Pick out the lines below with "this" and list them.
━━ Records for the exercise ━━
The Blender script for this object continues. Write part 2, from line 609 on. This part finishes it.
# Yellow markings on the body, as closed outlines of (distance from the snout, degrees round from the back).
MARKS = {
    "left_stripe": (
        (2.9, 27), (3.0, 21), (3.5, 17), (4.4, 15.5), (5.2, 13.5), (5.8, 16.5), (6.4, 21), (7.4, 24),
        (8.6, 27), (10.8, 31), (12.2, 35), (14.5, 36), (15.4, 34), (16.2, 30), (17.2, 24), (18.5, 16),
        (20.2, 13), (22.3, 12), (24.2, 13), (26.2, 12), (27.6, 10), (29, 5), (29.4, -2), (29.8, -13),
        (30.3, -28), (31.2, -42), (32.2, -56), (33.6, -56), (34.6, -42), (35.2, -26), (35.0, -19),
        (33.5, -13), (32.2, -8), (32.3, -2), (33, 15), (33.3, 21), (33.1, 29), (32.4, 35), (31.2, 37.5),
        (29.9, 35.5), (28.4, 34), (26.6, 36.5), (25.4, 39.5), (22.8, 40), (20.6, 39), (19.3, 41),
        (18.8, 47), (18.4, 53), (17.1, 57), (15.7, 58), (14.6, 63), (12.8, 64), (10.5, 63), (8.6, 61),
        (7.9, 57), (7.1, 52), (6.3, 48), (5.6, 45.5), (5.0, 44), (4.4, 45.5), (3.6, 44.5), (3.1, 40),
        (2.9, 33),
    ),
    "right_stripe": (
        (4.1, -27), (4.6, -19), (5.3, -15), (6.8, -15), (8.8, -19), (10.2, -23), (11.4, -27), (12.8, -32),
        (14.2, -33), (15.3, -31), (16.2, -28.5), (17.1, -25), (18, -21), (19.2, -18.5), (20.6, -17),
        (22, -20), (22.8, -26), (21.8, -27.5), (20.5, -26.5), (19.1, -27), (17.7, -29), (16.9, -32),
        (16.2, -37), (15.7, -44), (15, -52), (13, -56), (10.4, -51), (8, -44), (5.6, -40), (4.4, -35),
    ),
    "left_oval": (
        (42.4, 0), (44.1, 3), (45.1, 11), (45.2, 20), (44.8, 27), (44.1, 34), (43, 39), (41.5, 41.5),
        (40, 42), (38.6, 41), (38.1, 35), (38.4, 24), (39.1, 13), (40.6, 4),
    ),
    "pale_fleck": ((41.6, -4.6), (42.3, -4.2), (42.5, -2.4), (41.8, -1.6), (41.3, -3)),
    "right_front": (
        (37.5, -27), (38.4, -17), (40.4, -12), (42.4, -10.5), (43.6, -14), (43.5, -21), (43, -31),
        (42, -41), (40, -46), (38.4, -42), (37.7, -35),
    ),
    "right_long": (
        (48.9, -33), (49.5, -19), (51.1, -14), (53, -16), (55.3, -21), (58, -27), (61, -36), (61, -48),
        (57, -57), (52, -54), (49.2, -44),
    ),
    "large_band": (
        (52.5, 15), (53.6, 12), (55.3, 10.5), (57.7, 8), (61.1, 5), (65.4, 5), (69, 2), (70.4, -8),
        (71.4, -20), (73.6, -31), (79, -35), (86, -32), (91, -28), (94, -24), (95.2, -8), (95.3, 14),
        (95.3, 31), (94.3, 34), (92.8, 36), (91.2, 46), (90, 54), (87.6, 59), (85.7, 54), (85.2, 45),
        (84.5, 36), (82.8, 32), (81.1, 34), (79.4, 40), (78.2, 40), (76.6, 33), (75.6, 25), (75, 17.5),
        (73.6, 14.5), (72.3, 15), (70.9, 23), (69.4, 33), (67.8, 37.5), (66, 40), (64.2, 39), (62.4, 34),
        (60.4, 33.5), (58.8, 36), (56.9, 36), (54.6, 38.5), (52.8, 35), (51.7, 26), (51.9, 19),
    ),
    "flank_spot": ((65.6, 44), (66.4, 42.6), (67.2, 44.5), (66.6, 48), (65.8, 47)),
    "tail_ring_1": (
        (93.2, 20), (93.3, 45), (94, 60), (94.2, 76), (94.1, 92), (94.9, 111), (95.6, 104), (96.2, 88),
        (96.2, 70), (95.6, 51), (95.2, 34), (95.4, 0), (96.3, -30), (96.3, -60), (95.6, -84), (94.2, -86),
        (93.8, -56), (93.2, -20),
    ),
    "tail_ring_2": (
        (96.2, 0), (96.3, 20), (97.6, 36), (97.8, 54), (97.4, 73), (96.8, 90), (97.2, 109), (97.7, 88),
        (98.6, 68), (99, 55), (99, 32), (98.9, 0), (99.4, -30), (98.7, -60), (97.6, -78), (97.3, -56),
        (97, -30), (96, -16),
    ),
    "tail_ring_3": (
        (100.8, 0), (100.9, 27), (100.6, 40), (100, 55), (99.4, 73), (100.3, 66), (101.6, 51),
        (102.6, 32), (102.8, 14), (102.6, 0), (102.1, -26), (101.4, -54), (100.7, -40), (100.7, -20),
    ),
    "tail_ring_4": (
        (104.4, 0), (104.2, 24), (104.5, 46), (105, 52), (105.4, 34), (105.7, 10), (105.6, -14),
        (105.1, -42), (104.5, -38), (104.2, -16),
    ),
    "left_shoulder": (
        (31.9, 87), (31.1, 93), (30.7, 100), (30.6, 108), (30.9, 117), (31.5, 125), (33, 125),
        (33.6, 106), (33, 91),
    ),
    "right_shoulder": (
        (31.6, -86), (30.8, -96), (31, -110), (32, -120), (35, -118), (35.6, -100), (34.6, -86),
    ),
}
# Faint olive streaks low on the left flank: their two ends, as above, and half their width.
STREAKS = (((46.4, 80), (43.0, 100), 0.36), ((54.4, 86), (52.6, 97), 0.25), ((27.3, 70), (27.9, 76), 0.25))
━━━
━━ Records for the exercise ━━
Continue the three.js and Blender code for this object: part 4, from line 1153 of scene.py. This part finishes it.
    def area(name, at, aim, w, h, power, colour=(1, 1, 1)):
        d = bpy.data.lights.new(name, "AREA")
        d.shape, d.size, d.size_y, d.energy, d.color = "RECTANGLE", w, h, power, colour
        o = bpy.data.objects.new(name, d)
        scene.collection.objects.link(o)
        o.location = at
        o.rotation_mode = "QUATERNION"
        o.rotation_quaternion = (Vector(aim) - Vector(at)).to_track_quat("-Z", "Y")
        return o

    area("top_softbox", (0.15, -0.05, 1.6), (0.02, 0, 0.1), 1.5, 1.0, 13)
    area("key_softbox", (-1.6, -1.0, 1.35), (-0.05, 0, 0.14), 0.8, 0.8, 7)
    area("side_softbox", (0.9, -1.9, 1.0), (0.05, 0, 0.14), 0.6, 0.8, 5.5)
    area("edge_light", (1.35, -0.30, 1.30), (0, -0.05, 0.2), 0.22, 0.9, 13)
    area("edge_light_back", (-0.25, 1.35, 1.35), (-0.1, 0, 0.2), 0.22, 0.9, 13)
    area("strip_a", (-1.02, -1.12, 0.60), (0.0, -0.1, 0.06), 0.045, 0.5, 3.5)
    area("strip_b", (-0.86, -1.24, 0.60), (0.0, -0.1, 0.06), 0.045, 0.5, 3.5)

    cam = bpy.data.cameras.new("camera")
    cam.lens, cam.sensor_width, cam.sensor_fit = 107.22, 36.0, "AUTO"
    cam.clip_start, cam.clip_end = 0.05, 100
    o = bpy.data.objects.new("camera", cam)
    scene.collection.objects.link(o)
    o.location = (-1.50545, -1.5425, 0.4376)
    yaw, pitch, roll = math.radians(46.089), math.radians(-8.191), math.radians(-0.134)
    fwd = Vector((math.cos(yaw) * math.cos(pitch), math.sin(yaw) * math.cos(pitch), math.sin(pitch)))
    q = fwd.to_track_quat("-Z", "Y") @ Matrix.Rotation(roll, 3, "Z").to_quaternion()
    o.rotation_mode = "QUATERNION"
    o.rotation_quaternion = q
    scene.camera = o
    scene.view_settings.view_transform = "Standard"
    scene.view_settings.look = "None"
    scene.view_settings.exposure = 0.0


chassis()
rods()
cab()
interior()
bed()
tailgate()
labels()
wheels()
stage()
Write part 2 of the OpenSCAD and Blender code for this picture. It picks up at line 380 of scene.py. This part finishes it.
━━━
Exercise result =
The Blender script for this object continues. Write part 2, from line 609 on. This part finishes it.
Continue the three.js and Blender code for this object: part 4, from line 1153 of scene.py. This part finishes it.
Write part 2 of the OpenSCAD and Blender code for this picture. It picks up at line 380 of scene.py. This part finishes it.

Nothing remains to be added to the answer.